Wednesday 8 June 2011

L-5 Dreams

The Space Review: The god that failed
Asimov’s article, “The Next Frontier?” and illustrated by Pierre Mion, was written as a first-person account of a visit to an L-5 colony in the far-distant future of 2026. The account is mostly description: the National Geographic reporter is met by the colony’s director George Fenton, who shows him around and explains how everything works. Asimov experiences the gradual onset of simulated gravity as he travels from the arrival hub down a spoke to the colony’s rim. The colony is nearly 1,800 meters in diameter and houses 10,000 people.

Fenton shows him the farms and the industrial areas. He introduces the reporter to a rabbit meat hot dog and goat milk shake. He explains how the population is majority male, but they do have women, and families, and even a thousand children on the station. He shows the reporter a residential area and explains that the streets curve back and forth so that you cannot see them end and become disoriented. Fenton explains how the six segments of the torus are separated by airlocks in case of emergency. The colony is not completely self-contained but is working on it. They still import things from Earth, but most of their raw materials come from the Moon. And of course they recycle everything that they can; the reporter declines Fenton’s offer to tour the sewage plant.
That seemed possible in 1976. It still seems possible in 2011, but add a century at least before it comes to pass.
At its best, the space colonization vision was sophisticated daydreaming, not a future that a large number of Americans wanted to make happen. The vision had its shot and never caught on, despite appearing in the pages of a highly reputable magazine and gaining the attention of political decision makers. Gravity, weightlessness, radiation, and economics may all have ultimately made this vision untenable, but its biggest problem was that people didn’t like it.

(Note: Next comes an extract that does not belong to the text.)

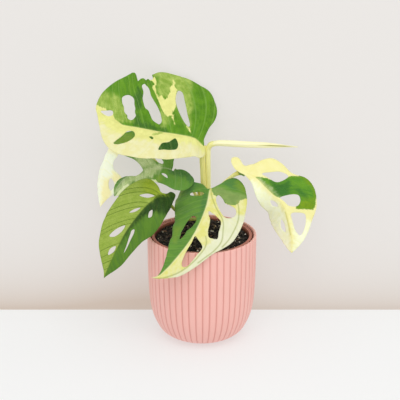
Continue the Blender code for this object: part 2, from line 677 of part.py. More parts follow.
def build_all():
    clear_scene()
    pot_plastic = material("pot_plastic", (0.80, 0.42, 0.37), 0.45)
    grow_plastic = material("grow_pot_plastic", (0.45, 0.20, 0.13), 0.5)
    soil_mix = material("soil_mix", (0.035, 0.024, 0.018), 0.95)
    stalk = material("stalk_skin", (0.72, 0.66, 0.22), 0.45)
    leaf_colours = {
        "leaf_top": (0.28, 0.42, 0.08),
        "leaf_front": (0.16, 0.30, 0.07),
        "leaf_left": (0.30, 0.42, 0.08),
        "leaf_right": (0.80, 0.80, 0.45),
        "leaf_middle": (0.10, 0.24, 0.06),
        "leaf_rear": (0.82, 0.82, 0.52),
    }

    build_pot(pot_plastic)
    build_grow_pot(grow_plastic)
    soil = build_soil(soil_mix)
    for name, shape in LEAVES.items():
        build_leaf(name, shape, material(LEAF_SLOTS[name], leaf_colours[name], 0.4))
    build_stems(stalk)
    spear = material("leaf_furled_blade", (0.86, 0.82, 0.42), 0.4)
    tube("leaf_furled", SPEAR, SPEAR_RADII, ROLL_SIDES, spear, STALK_STEP, SPEAR_OVERLAP)
    hole_path = [VINE_HOLE_FLOOR] + VINE[:VINE_HOLE_SPANS]
    hole_radii = [radius + VINE_HOLE_GAP for radius in VINE_RADII[:VINE_HOLE_SPANS]]
    hole = tube("stem_hole", hole_path, hole_radii[:1] + hole_radii, STALK_SIDES, soil_mix, STALK_STEP)
    cut(soil, hole)


build_all()
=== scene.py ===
import math

import bpy
import numpy as np
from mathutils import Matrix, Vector, kdtree, noise
from mathutils.geometry import delaunay_2d_cdt


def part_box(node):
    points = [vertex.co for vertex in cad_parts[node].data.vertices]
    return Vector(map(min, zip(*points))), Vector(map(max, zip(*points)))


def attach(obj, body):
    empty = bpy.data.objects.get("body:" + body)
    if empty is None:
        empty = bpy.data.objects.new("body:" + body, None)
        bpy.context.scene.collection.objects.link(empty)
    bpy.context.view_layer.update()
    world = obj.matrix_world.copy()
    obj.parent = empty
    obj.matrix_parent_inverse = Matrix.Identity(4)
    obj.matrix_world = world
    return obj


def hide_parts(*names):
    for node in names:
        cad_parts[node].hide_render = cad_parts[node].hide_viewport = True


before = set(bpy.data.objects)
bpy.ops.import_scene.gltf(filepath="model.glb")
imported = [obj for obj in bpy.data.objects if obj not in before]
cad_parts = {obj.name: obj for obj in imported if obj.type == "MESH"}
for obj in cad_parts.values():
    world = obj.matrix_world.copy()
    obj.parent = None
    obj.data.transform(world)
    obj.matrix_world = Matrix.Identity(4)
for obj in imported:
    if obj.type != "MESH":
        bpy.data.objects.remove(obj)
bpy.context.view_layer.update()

# Outer pot
# A satin plastic cover pot, moulded in one piece. Its side is fluted: 48 broad ribs part at
# narrow grooves that run from the round foot over the rim and a way down its inner side. It
# stands on its flat foot.
MM = 0.001
pot_low, pot_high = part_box("pot")
POT_HEIGHT = (pot_high.z - pot_low.z) / MM
POT_RADIUS = (pot_high.x - pot_low.x) / 2 / MM
POT_FOOT_RADIUS = 31.5
POT_SIDE = [(POT_FOOT_RADIUS, 0.0), (36.0, 1.2), (42.4, 4.0), (49.3, 8.0), (54.6, 13.0),
            (58.7, 20.0), (62.7, 29.0), (65.8, 40.0), (67.8, 54.0), (69.5, 90.0),
            (POT_RADIUS, 132.0)]
SIDE_STEPS = 5
POT_WALL = 3.0
POT_FLOOR = 5.0
POT_FLOOR_RADIUS = 40.0
POT_RIM_ROUND = 1.4
RIM_ARC_STEPS = 5
ROWS_BELOW_RIM = (5.0, 3.5, 2.2)
BORE_ROW_HEIGHTS = (125.0, 98.0, 63.0, 39.0, 22.0, 12.0, 7.5)
BORE_EASE = 0.4
RIB_COUNT = 48
STEPS_ACROSS_RIB = 10
GROOVE_DEPTH = 1.1
GROOVE_SHARPNESS = 4.5
GROOVE_FADE_HEIGHTS = (0.5, 4.0, POT_HEIGHT - 3.0, POT_HEIGHT - 1.2)
RIM_GROOVE_SHARE = 0.9
GROOVE_FADE_SHARES = (0.0, 1.0, 1.0, RIM_GROOVE_SHARE)
BORE_GROOVE_HEIGHTS = (60.0, 120.0)
FIRST_GROOVE_TURN = math.radians(0.8)
SEAM_MERGE = 0.00001
PEEL_SCALE = 900.0
PEEL_DEPTH = 0.06
CLOUD_SCALE = 22.0
RUB_SCALE = 75.0
RUB_SHIFT = (-0.05, 0.06)
GROOVE_SHADE_SHARE = 0.75
GROOVE_DULLNESS = 0.15
PLASTIC_IOR = 1.46
STAIN_AND_SHADE_COLOUR = "#4E2E20"
STAIN_AND_SHADE_SHARE = 0.85
STAIN_AND_SHADE_FADE = 4.0
STAIN_AND_SHADE_FRAY = 3.0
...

We are living in the future that National Geographic’s experts speculated about. The cities are all right. World War III is no longer looming overhead. But grand visions of space colonization no longer appear in popular media. They no longer gain attention on news programs or in the halls of Congress. The Future, it was wonderful, but now it survives largely in the pages of faded magazines.

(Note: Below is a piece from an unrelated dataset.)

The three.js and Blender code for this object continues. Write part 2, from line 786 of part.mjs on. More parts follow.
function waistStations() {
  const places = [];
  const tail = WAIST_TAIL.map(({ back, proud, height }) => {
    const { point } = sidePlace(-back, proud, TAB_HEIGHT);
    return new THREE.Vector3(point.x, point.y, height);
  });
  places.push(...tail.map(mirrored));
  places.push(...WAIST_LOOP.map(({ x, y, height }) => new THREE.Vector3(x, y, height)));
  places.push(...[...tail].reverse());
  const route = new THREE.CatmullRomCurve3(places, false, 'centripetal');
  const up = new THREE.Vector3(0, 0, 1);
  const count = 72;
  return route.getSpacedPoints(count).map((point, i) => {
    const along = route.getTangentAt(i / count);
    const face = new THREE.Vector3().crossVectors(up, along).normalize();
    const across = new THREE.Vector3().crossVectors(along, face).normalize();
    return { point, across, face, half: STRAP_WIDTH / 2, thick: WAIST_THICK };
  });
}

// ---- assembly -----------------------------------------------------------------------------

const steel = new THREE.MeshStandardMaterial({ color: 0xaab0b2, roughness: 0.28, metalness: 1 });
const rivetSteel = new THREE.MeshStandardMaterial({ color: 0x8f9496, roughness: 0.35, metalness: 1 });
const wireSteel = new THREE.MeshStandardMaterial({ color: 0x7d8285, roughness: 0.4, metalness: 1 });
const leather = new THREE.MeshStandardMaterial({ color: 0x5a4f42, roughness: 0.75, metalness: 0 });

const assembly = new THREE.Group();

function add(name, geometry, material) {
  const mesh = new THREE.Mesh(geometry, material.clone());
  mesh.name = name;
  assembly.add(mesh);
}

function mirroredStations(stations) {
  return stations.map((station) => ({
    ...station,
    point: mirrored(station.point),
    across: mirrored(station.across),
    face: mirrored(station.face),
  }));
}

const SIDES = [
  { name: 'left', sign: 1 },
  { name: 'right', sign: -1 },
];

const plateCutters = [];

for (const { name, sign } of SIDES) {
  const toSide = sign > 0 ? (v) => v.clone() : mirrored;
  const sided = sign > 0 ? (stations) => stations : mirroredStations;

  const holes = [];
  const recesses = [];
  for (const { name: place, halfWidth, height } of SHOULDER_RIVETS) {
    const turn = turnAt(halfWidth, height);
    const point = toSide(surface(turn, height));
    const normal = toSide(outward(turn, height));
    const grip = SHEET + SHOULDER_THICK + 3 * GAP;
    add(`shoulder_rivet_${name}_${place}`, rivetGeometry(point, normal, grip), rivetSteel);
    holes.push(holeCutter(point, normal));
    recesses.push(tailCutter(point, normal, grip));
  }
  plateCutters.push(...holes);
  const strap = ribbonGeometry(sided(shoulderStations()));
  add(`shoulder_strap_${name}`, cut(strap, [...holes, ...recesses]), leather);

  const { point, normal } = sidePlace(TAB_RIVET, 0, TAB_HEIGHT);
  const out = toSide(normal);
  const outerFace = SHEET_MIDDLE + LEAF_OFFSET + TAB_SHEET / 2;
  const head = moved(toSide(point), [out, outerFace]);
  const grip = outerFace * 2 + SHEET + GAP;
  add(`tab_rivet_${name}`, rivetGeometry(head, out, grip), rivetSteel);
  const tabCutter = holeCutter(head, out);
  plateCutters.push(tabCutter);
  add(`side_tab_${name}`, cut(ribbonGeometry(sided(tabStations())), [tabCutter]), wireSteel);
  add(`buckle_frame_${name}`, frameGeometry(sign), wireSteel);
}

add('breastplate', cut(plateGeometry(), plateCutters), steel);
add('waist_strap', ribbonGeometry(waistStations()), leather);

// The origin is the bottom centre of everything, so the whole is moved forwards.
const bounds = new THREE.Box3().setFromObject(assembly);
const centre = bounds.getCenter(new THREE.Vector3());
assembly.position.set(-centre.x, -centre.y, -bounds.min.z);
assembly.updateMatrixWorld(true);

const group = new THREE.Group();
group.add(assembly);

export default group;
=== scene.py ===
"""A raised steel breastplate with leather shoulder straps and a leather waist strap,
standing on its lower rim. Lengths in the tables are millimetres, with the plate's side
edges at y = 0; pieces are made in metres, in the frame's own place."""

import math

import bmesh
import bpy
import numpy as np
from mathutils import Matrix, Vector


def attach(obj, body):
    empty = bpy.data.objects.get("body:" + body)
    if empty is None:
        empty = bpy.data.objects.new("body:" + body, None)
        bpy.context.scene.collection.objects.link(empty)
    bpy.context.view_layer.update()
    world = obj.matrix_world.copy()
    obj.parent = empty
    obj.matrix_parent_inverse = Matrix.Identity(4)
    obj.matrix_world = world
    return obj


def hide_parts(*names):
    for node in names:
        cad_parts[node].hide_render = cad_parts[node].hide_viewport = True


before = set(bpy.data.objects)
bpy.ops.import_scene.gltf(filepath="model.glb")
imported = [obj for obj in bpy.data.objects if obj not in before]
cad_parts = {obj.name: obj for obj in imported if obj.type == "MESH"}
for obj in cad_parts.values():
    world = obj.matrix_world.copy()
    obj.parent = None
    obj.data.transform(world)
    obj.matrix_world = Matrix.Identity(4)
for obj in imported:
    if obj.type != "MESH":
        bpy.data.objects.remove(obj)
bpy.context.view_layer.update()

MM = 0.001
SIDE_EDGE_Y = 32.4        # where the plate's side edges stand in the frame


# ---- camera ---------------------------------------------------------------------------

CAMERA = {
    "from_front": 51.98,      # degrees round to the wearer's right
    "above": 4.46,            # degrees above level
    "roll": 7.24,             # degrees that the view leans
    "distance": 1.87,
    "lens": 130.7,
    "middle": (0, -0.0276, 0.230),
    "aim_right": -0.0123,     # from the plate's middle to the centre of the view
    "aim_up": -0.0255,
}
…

Until we lose a few million, or few thousand million, people from a dirty snowball, showing just how bad an idea it is to have all our eggs in one basket.

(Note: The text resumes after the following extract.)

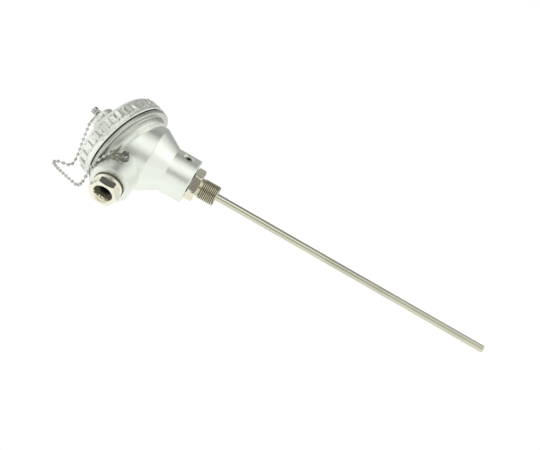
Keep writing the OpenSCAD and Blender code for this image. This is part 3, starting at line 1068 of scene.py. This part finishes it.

Of course some of us would dream the dream anyway, and do whatever we could to see our dreams become reality.

4 comments:

Lloyd Flack said...

ARAIK most of the risk from meteors comes from the one in a quarter million or one in a half million event. This is an impact by an object about a Kilometer in diameter. These will kick up so much dust that they would disrupt agriculture world wide for several years leading to mass starvation and a billion or two deaths as a result. However an explosion of a super volcano would have a similar effect and these are several times more common.

Anonymous said...

The "all our eggs in one basket" argument has never made much sense - even a severely disrupted Terra, for example one flung out of the solar system, would be easier to live on than Mars, Venus, Io etc, in their current states. Which is not likely to happen within the next billion years. Unless you're hoping to use fear to get your way - a famously double-edged sword? Colonisation for colonisation's sake, to me, is a much better proposition. It will happen, as there is a market; it just needs someone to start the ball rolling on Luna. Using a Falcon 9 Heavy, that's not all that unreasonable a proposition...

Anonymous said...

Aha, the siggy thing; it got me again.

-The One Who Comprehends (/Understands)

wreckage said...

I'd have to go with TWHC here; every weakness in living on Terra is multiplied to a staggering degree by placing humans on worlds or in environments whose natural state is to be inimical to all known life. Given the hostility of the "outdoors" and the lack of lovely cushioning atmosphere, a tiny rock heading for a Lunar colony would wipe-out the enterprise long before a similar event happened here on Earth.

In other words, it's a very, very high-risk diversification, so risk-management isn't a valid argument for undertaking it; rather it needs to carry the possibility of enormous upside in order to justify the inherent risk. That's just my thoughts with a whiff of business to 'em.